Tandha’ Menatap Tayub : Membaca “Atandhang” karya Sri Cicik Handayani di Lawatari Yogyakarta
Melawat Tari: Tubuh Bahasa, Bahasa Tubuh
[Raihan Robby]. Tubuh dalam tari, bagai sebuah ‘suku kata’. Suku kata yang memiliki ragam bentuk. Dalam anatomi tubuh kita itu, ia berupa tangan, jari-jemari, pinggul, lekukan, kaki, punggung, rambut, leher hingga mata. Ia adalah apa-apa yang bisa digerakkan. Himpunan suku kata yang bertautan membentuk sebuah ‘kata’. Kata yang berarti suatu gerak (move). Kata yang berproses menjadi ‘bahasa’.

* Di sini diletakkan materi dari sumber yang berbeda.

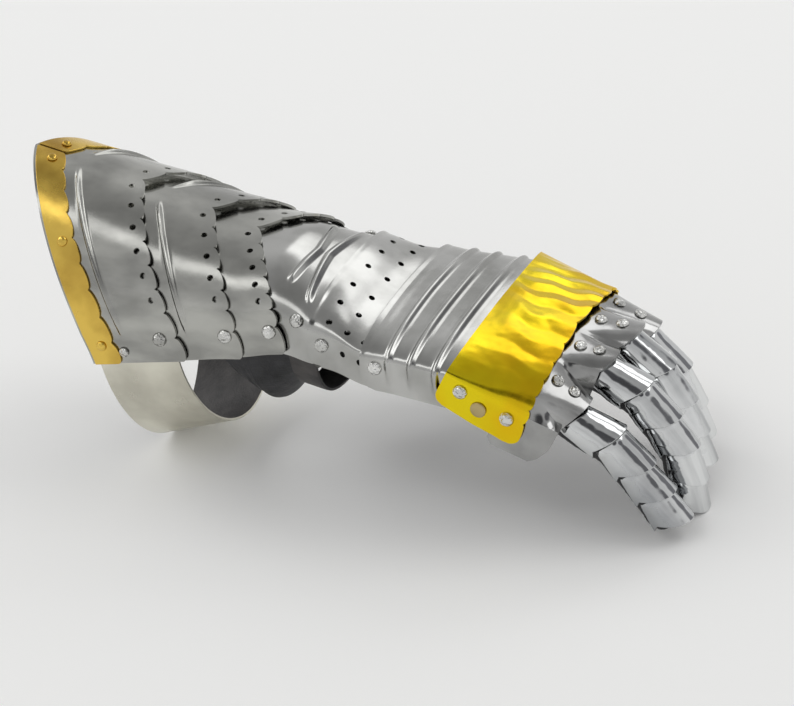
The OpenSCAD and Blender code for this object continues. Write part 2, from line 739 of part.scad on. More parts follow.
// Finger base plate: an arch that parts into four lobes over the finger roots.
// Each finger: [place across the hand, hinge x, hinge z, slopes of its four lames], in the working frame
finger_names = ["little", "ring", "middle", "index"];
fingers = [
  [-1.5 * finger_pitch, p7[0] + 25.7, p7[1] - 6.8, [-25, -46, -49, -52]],
  [-0.5 * finger_pitch, p7[0] + 29.2, p7[1] + 5.8, [-26, -48, -55, -75, -84]],
  [0.5 * finger_pitch, p7[0] + 32, p7[1] + 7, [-40, -58, -66, -72]],
  [1.5 * finger_pitch, p7[0] + 32, p7[1] - 6, [-47, -66, -72]]];
finger_lens = [finger_len_1, finger_len_2, finger_len_3, finger_len_4, finger_len_5];
lobe_r = finger_r + steel_t;
base_drop = side_drop + 6;

// Working frame to the base plate's own frame
function to_base(x, z) = let (dx = x - p7[0], dz = z - p7[1])
  [dx * cos(base_slope) + dz * sin(base_slope), -dx * sin(base_slope) + dz * cos(base_slope)];
lobe_centres = [for (f = fingers) to_base(f[1], f[2])];
lobe_angles = [[-78, -58, -38, -18, 18, 36, 52], [-56, -44, -31, -18, 18, 38, 56],
  [-56, -38, -18, 18, 31, 44, 56], [-52, -36, -18, 18, 38, 58, 78]];
lobe_tops = [3, 3, 2, 2];
base_front_sides = [[17, -base_drop], [22, -8], [24, arch_base]];

// A lobe reaches past its hinge at the crown and sweeps back down its sides
lobe_reach = 3.5;
lobe_sweep = 6.5;
lobe_turn = 1.15;
// How much further forward the thumb side of the base plate ends
thumb_side_more = 6;

// The front outline of the base plate, from the near side to the far side: [x, y, z]
function lobe_point(k, a, r) = [
  lobe_centres[k][0] + lobe_reach - lobe_sweep * (1 - cos(a * lobe_turn)),
  fingers[k][0] + r * sin(a),
  lobe_centres[k][1] + r * cos(a)];
function base_front(thick) = concat(
  [for (s = base_front_sides) [s[0], -base_rear_w + thick, s[1]]],
  [for (k = [0:3]) for (a = lobe_angles[k]) lobe_point(k, a, lobe_r - thick)],
  [for (i = [2:-1:0])
    [base_front_sides[i][0] + thumb_side_more, base_rear_w - thick, base_front_sides[i][1]]]);
base_columns = 33;
base_side_u = [-1, -0.93, -arch_share];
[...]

Kini, bubuhkanlah goyangan pada pinggul, lambaian pada tangan, tegangan pada punggung, hentakan pada kaki, kibasan pada rambut, tatapan pada mata. Dari ‘kata’ itulah, kita dapat merasakan ‘perpindahan’ gerak, menjadi gerakan (moving). Kita dapat membaca perpindahan kata itu sebagai sebentuk koreografi tari. Koreografi tari yang menjalin komposisi suku kata menjadi kata, kata menjadi frasa, klausa, kalimat, hingga di titik tertentu; paragraf.
Melalui perpindahan itu, kita menyadari bahwa akar kata, bagian-bagian dari tubuh kita yang dikoreografikan itu, mempunyai memorinya sendiri. Akar kata yang mengungkapkan tubuh sebagai arsip, tubuh yang direkonstruksi dan merespons peristiwa sehari-hari, tubuh yang demam akibat panas dingin tradisi-kontemporer. Tubuh yang menjalankan ritus dan siklus. Tubuh yang dapat memanipulasi gravitasi, dan menciptakan monumen melalui kursi-kursi. Tubuh yang tercipta melalui lingkaran, dan ruang urban perkotaan. Tubuh yang di titik paling teratur dan rapih, dibentuk oleh negara.
Kita dapat merasakan tubuh itu sebagai sebentuk pergerakan (movement) yang berarti suatu jalan aktivisme, suatu cara agensi untuk mengintervensi kesadaran lebih jauh ke dalam benak penonton. Melalui tubuh itu, para penari dan/atau koreografer dalam Indonesian Dance Festival – Lawatari: Yogyakarta menyampaikan pernyataannya. Di titik pergerakan ini, tubuh telah menjadi bahasa. Selain untuk menyampaikan pernyataan, ia juga mengandung makna.
Lawatari berasal dari gabungan dua kata ‘lawat’ dan ‘tari’, gagasan IDF ini, mengajak kita untuk bersama-sama melawat ke berbagai daerah di luar Jakarta untuk menemukan titik temu dalam ramuan seni pertunjukan, dalam hal ini adalah tari. Itulah mengapa sebelum Lawatari tiba di Yogyakarta, Lawatari telah lebih dulu berkelana ke Makassar dalam kolaborasinya dengan Makassar Biennale yang menampilkan karya Gymnastik Emporium pada 15-16 September 2023.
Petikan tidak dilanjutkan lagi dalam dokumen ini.